▶ [What is required] Using the data beneath this instruction, retype only the lines from the one that contains "for item in" down to the one that contains "import math", both included, exactly as they appear.

▶ [Provided data]
╔══

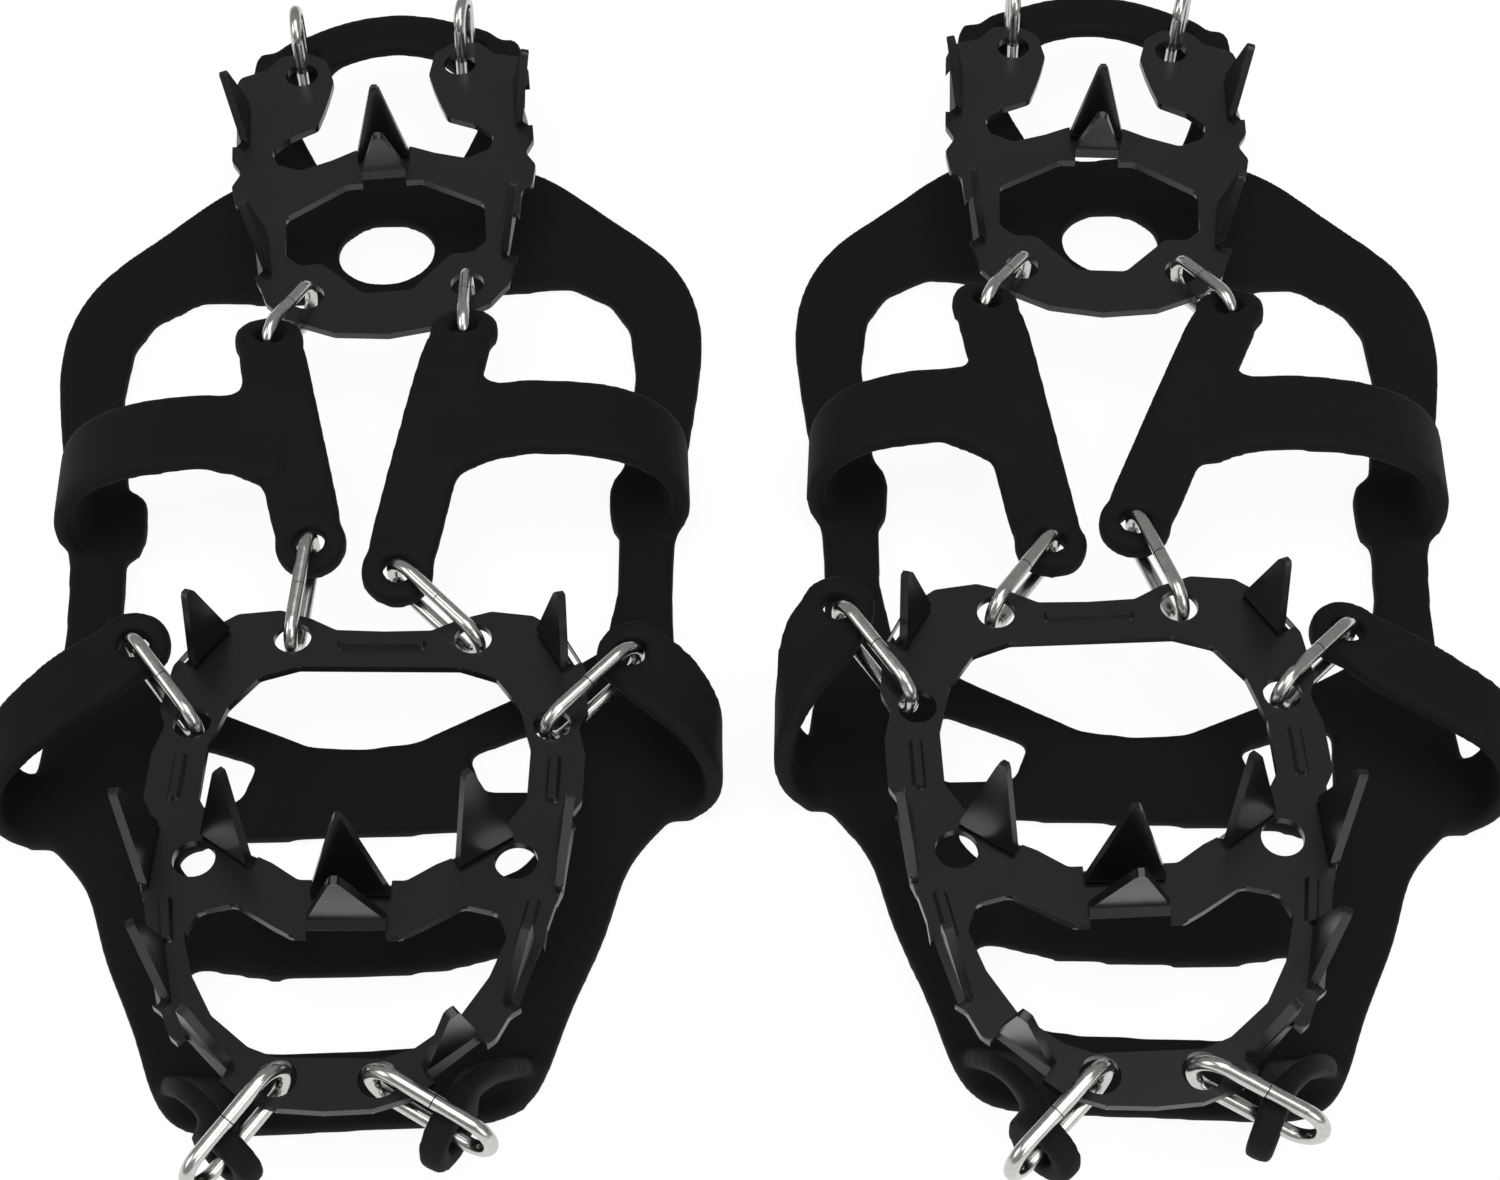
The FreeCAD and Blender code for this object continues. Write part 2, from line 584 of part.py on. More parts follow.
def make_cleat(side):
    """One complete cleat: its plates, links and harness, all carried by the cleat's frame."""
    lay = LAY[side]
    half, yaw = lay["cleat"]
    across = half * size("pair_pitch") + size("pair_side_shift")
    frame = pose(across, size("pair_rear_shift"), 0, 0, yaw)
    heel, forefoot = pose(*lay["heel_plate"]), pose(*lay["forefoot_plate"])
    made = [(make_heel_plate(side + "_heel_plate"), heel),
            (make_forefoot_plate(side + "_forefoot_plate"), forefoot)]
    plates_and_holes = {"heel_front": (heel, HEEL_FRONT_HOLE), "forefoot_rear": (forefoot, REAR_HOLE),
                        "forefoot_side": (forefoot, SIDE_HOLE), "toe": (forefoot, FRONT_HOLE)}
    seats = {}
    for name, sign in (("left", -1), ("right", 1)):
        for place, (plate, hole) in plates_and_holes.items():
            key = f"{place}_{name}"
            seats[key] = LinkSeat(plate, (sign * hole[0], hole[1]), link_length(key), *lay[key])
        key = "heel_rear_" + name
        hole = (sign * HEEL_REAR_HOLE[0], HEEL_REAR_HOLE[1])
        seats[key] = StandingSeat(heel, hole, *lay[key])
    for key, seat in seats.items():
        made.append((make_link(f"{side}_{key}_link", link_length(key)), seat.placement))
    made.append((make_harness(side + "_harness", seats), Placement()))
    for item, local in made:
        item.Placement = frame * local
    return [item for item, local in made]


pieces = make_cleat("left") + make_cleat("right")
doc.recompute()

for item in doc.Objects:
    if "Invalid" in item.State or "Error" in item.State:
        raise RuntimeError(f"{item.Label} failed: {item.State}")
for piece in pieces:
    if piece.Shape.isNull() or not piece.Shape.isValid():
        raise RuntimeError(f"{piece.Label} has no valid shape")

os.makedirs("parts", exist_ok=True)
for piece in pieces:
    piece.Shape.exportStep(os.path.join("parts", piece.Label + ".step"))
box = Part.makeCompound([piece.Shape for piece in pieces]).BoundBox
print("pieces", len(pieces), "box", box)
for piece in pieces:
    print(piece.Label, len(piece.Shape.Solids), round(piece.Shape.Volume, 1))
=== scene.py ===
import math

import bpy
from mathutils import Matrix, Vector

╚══

▶ [Written response]
for item in doc.Objects:
    if "Invalid" in item.State or "Error" in item.State:
        raise RuntimeError(f"{item.Label} failed: {item.State}")
for piece in pieces:
    if piece.Shape.isNull() or not piece.Shape.isValid():
        raise RuntimeError(f"{piece.Label} has no valid shape")

os.makedirs("parts", exist_ok=True)
for piece in pieces:
    piece.Shape.exportStep(os.path.join("parts", piece.Label + ".step"))
box = Part.makeCompound([piece.Shape for piece in pieces]).BoundBox
print("pieces", len(pieces), "box", box)
for piece in pieces:
    print(piece.Label, len(piece.Shape.Solids), round(piece.Shape.Volume, 1))
=== scene.py ===
import math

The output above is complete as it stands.